We know from these examples, and the others I have not had time to mention, that partnership between research and industry can transform a company.
If, however, these partnerships are to transform the New Zealand economy we need many more of them.
Research by Statistics New Zealand and other research carried out with Business New Zealand especially for this conference shows that too few businesses turn to the research sector for ideas when they innovate.
Our research also shows that companies see many barriers in working with New Zealand’s research community. Some of these barriers are matters of perception, but others are real.
Small companies in particular have trouble finding resources, in terms of time, expertise and financing, to commit to research.
But, remember, being small didn’t stop Bill Gallagher from seeking out research to grow and diversify his company in those early days.
And that’s why we’re here today – to explore how we can help more people to follow the lead of those like Bill Gallagher, to take the plunge and tap into our excellent science system and become innovators.
We also need to address the challenge of boosting the amount of money for research by increasing industry investment.
Creating value is not all about just doing what industry needs now. If we are to have high quality research to meet industry needs we need to maintain capacity in areas that New Zealand needs now and in the future.
Of course we need to be realistic here. Industry has a short-term focus while research is a long-term business. We need to keep a balance between “blue skies” research that will open up exciting new possibilities and opportunities for the future and research to meet the immediate concerns of business. But we also need to raise industry’s sights and open the eyes of business to the long-term possibilities of research.
These are big challenges and we are not going to crack them in two days. Tomorrow we will have the chance to tell industry how the research sector can work with them and, together with those business participants, develop a shared agenda for how we can create value and advantage from government and industry financed research.
You can see that industry takes this opportunity seriously because of the number of people who have accepted the invitation to be here tomorrow to hear what you have to say. (And that is not to mention the many others who would have liked to be here but, for various reasons, could not attend.
I know that all of you present in this room take the challenges of creating value from research seriously.
I can assure you that I take it seriously too and the number of my Cabinet colleagues who are attending is evidence that the Government as a whole takes it seriously.
We have a number of
advantages in New Zealand when it comes to research:
o Our CRIs span the key industry sectors and have a well-proven track record of research success.

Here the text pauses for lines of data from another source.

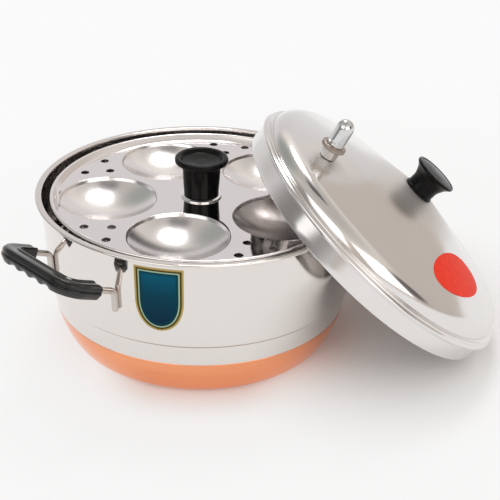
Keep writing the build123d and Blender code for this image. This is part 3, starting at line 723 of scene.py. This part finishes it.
def plate_shape(turn):
    """One plate about the axis, its flat top at height 0."""
    web_r = PLATE_R - EDGE_WIDTH
    lip = CUP_R + CUP_LIP
    first = FIRST_CUP + turn
    places = [polar(CUP_CIRCLE, first + 360 / CUPS * k) for k in range(CUPS)]
    holes = [polar(r, first + 360 / CUPS * (k + 0.5) + off) for k in range(CUPS)
             for r, off in ((HOLE_INNER, 0), (HOLE_OUTER, -HOLE_SPREAD), (HOLE_OUTER, HOLE_SPREAD))]
    origin = (0.0, 0.0)
    flat_r = web_r - EDGE_BEND
    pierced = [(h, HOLE_R, HOLE_STEPS) for h in holes] + [(origin, BORE_R, BORE_STEPS)]
    rings = ([(origin, flat_r, EDGE_STEPS)] + [(p, lip, CUP_STEPS) for p in places]
             + [(c, r + BEVEL, n) for c, r, n in pierced])
    parts = [web(rings, 0.0, True), web(rings, -PLATE_GAUGE, False)]
    for grow in (0, PLATE_GAUGE):
        # the bowl's line runs outwards, which faces down, so the upper skin is turned over
        points, faces = lathe(cup_profile(grow, lip), CUP_STEPS)
        shape = (points, faces if grow else [f[::-1] for f in faces])
        for p in places:
            parts.append(moved(shape, Matrix.Translation((*p, 0))))
    for centre, r, n in pierced:
        low = PLATE_GAUGE - BEVEL * 0.6
        line = [(r + BEVEL, 0), (r, -BEVEL * 0.6), (r, -low), (r + BEVEL, -PLATE_GAUGE)]
        parts.append(moved(lathe(line, n), Matrix.Translation((*centre, 0))))
    roll_mid = np.array((PLATE_R - EDGE_ROLL, EDGE_RISE - EDGE_ROLL))
    run = roll_mid - (web_r, -PLATE_GAUGE / 2)
    lean = math.degrees(math.atan2(run[1], run[0]))
    roll = arc(roll_mid, EDGE_ROLL, lean + 115, lean - 115, 26)
    top_line = rounded([(flat_r, 0), (web_r - 0.2, 0), roll[0]], [1.2], 8.0)
    under = rounded([roll[-1], (web_r + 0.3, -PLATE_GAUGE), (flat_r, -PLATE_GAUGE)], [1.6], 8.0)
    line = np.vstack((top_line, roll[1:], under))
    parts.append(lathe(line[::-1], EDGE_STEPS))
    return joined(*parts)


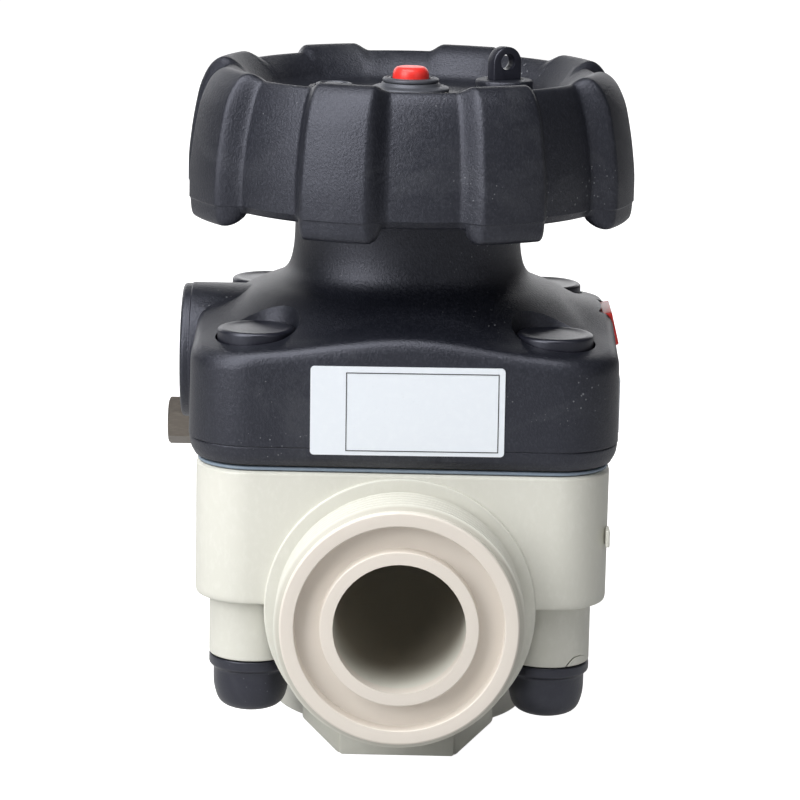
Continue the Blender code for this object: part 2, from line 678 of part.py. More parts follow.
def make_spindle(steel, red):
    tip_top = INDICATOR_TOP - INDICATOR_CROWN - GAP
    profile = [
        (0.0, SPINDLE_BOTTOM),
        (SPINDLE_RADIUS, SPINDLE_BOTTOM),
        (SPINDLE_RADIUS, SPINDLE_SHOULDER),
        (SPINDLE_TIP_RADIUS, SPINDLE_SHOULDER + 0.001),
        (SPINDLE_TIP_RADIUS, tip_top),
        (0.0, tip_top),
    ]
    spindle = turned("spindle", profile, steel, SMALL_ROUND, False)
    across = Matrix.Translation((0, 0, PIN_HEIGHT)) @ along_y()
    cut(spindle, rod("spindle_pin_hole", PIN_RADIUS + GAP, -0.01, 0.01, None, TINY_ROUND, across))
    pin_half = COMPRESSOR_HUB_RADIUS - GAP
    rod("compressor_pin", PIN_RADIUS, -pin_half, pin_half, steel, TINY_ROUND, across)
    inner = SPINDLE_TIP_RADIUS + GAP
    cap = [
        (0.0, tip_top + GAP),
        (inner, tip_top + GAP),
        (inner, INDICATOR_BOTTOM),
        (INDICATOR_RADIUS, INDICATOR_BOTTOM),
        (INDICATOR_RADIUS, INDICATOR_TOP - 0.0015),
        (INDICATOR_RADIUS * 0.93, INDICATOR_TOP - 0.0006),
        (INDICATOR_RADIUS * 0.72, INDICATOR_TOP - 0.0001),
        (0.0, INDICATOR_TOP),
    ]
    turned("indicator_cap", cap, red, SMALL_ROUND, False)


def nut_flange_low():
    return NECK_STEP + GAP + THRUST_THICKNESS + GAP


def neck_ring_low():
    return nut_flange_low() + NUT_FLANGE_HEIGHT + GAP + THRUST_THICKNESS + GAP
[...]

o Our universities are world class and have a strong record of commercialisation with 13 spin out companies per year from 2001 to 2005 – which exceeds the United States in terms of spin out per dollar invested in university research
o We have a record of highly successful research institution/industry partnerships in our traditional industrial sectors as well as in new areas such as biotechnology.
But if we are to transform the New Zealand economy we need to work together even more effectively.
I am sure you will take advantage of this Summit to make that happen.